The event setup, Larson said, was similar to “Shark Tank,” the hit television show on ABC. Other counties in Kansas have been putting on this event previously, but this was the first time in Lincoln County, Larson said.

Larson said the students’ presentations included an executive summary—which detailed revenue costs and a timeline projection—a trade show booth and a formal presentation.

“Each of those components was judged separately,” Larson said.

Larson said the opportunity for the students to present to the judges their ideas was beneficial for them.

“They had to do a lot of thinking on their feet … I think it was a very good challenge for them.”

The judges used an online portal to rank the business ideas, Larson said.

Babcock’s idea was called “Java Generators,” which is a machine that allows users to customize their coffee in a variety of ways, such as making it hot or iced, or adding various flavors.

He said it is “one machine that does it all.”

Babcock said the concept is similar to the Coca-Cola Freestyle drink dispenser.

Regarding his first place finish in the competition, Babcock said he was “surprised” as he thought there were several other innovative and creative ideas as well.

The second place winner was Aundrea Haberer, who received a prize of $300, from Sylvan-Lucas Unified High School.
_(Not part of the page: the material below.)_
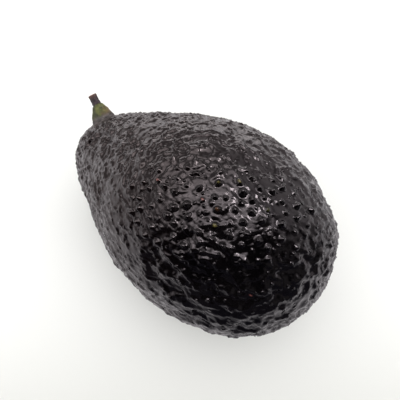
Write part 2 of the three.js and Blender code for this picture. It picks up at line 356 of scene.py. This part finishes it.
def scatter_pebbles():
    """The same pebbles as in the part's source: centres, heights, and shares of the usual height."""
    draws = random_draws(SEED)
    centres = np.zeros((PEBBLE_TRIES, 3))
    spacings = np.zeros(PEBBLE_TRIES)
    heights = np.zeros(PEBBLE_TRIES)
    shares = np.zeros(PEBBLE_TRIES)
    count = 0
    for _ in range(PEBBLE_TRIES):
        station = station_at(next(draws))
        point = body_point(station, next(draws) * 2 * math.pi)
        coarse = coarseness(station)
        spacing = mix(NECK_PEBBLES["spacing"], BLOSSOM_PEBBLES["spacing"], coarse)
        gaps = np.linalg.norm(centres[:count] - point, axis=1)
        if (gaps < (spacing + spacings[:count]) / 2).any():
            continue
        shares[count] = 1 + HEIGHT_SPREAD * (2 * next(draws) - 1)
        heights[count] = mix(NECK_PEBBLES["height"], BLOSSOM_PEBBLES["height"], coarse) * shares[count]
        centres[count] = point
        spacings[count] = spacing
        count += 1
    coarse = ramp(spacings[:count], NECK_PEBBLES["spacing"], BLOSSOM_PEBBLES["spacing"])
    fixed, following = RADIUS_SHARES
    radii = mix(*PEBBLE_RADIUS, coarse) * (fixed + following * shares[:count])
    return centres[:count], heights[:count], radii


def swell(points):
    turn = 2 * math.pi / SWELL_PITCH
    waves = [np.sin(turn * (points @ np.array(along) + start)) for *along, start in SWELL_WAVES]
    return SWELL_HEIGHT * sum(waves) / 2


def roughness_share(points):
    """How much of the relief stands at each point: none on the foot, at the stalk and in the scar."""
    foot = np.linalg.norm((points[:, :2] - FOOT_CENTRE) / FOOT_HALF_SIZE, axis=1)
    over_foot = np.where(points[:, 2] > FRUIT_WIDTH / 2, 1, ramp(foot, 1, FOOT_SKIRT))
    round_stem = ramp(np.linalg.norm(points - STEM_BASE, axis=1), *SKIRT)
    round_scar = ramp(np.linalg.norm(points - BLOSSOM_END, axis=1), *SCAR_SKIRT)
    return over_foot * round_stem * round_scar


def nearest(points, centres, count):
    """The nearest centres of each point and how far they are, nearest first."""
    order = np.empty((len(points), count), int)
    gaps = np.empty((len(points), count))
    squares = (centres ** 2).sum(axis=1)
    for start in range(0, len(points), POINTS_AT_ONCE):
        end = start + POINTS_AT_ONCE
        chunk = points[start:end]
        far = (chunk ** 2).sum(axis=1)[:, None] + squares - 2 * chunk @ centres.T
        picked = np.argpartition(far, count, axis=1)[:, :count]
        far = np.take_along_axis(far, picked, axis=1)
        rank = np.argsort(far, axis=1)
        order[start:end] = np.take_along_axis(picked, rank, axis=1)
        gaps[start:end] = np.sqrt(np.maximum(np.take_along_axis(far, rank, axis=1), 0))
    return order, gaps


def pebble_domes(points, centres, heights, radii):
    """Steep-sided domes that run into one another."""
    order, gaps = nearest(points, centres, NEIGHBOURS)
    rise = np.zeros(len(points))
    for rank in range(NEIGHBOURS):
        index = order[:, rank]
        reach = np.clip(gaps[:, rank] / radii[index], 0, 1)
        rise += (heights[index] * (1 - reach ** 2) ** DOME_FULLNESS) ** DOME_MERGING
    return rise ** (1 / DOME_MERGING), order[:, 0], gaps[:, 0]


def drawn_lines(points, lines, reach):
    """1 on the given lines over the body, fading to 0 over the reach beside them."""
    drawn = np.zeros(len(points))
    for line in lines:
        ends = [body_point(station, math.radians(angle)) for station, angle in line]
        for start, end in zip(ends, ends[1:]):
            along = end - start
            share = np.clip((points - start) @ along / (along @ along), 0, 1)
            gap = np.linalg.norm(points - start - share[:, None] * along, axis=1)
            drawn = np.maximum(drawn, 1 - ramp(gap, *reach))
    return drawn


# --- relief of the fine skin --------------------------------------------------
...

Harberer’s idea was called “AJ Acres.”

Third place winners were Logan Batchman and Aleah Wehrman, also from SLUHS. The duo came up with “L and A Kitchen Supplies” for the competition. Batchman and Wehrman split a $200 prize.

Going forward, Babcock, who received a monetary prize of $750 for his first place placing, will present his idea at the state-wide Youth Entrepreneurship Challenge in Manhattan on April 24.

“I’m a little nervous for the state [competition],” Babcock said.

Larson said the second and third place winners from the Lincoln County Youth Entrepreneurship Challenge have the potential to possibly compete at the statewide competition through an application process.

There are a variety of prizes to be won at the state competition in April, Babcock said.

LCEDF plans to host this event again next year, Larson said.

“I thought [this year’s event] was very successful,” she said.

She advises students interested in participating in the event next year “to go out and talk to business owners—who are in that [specific] industry.”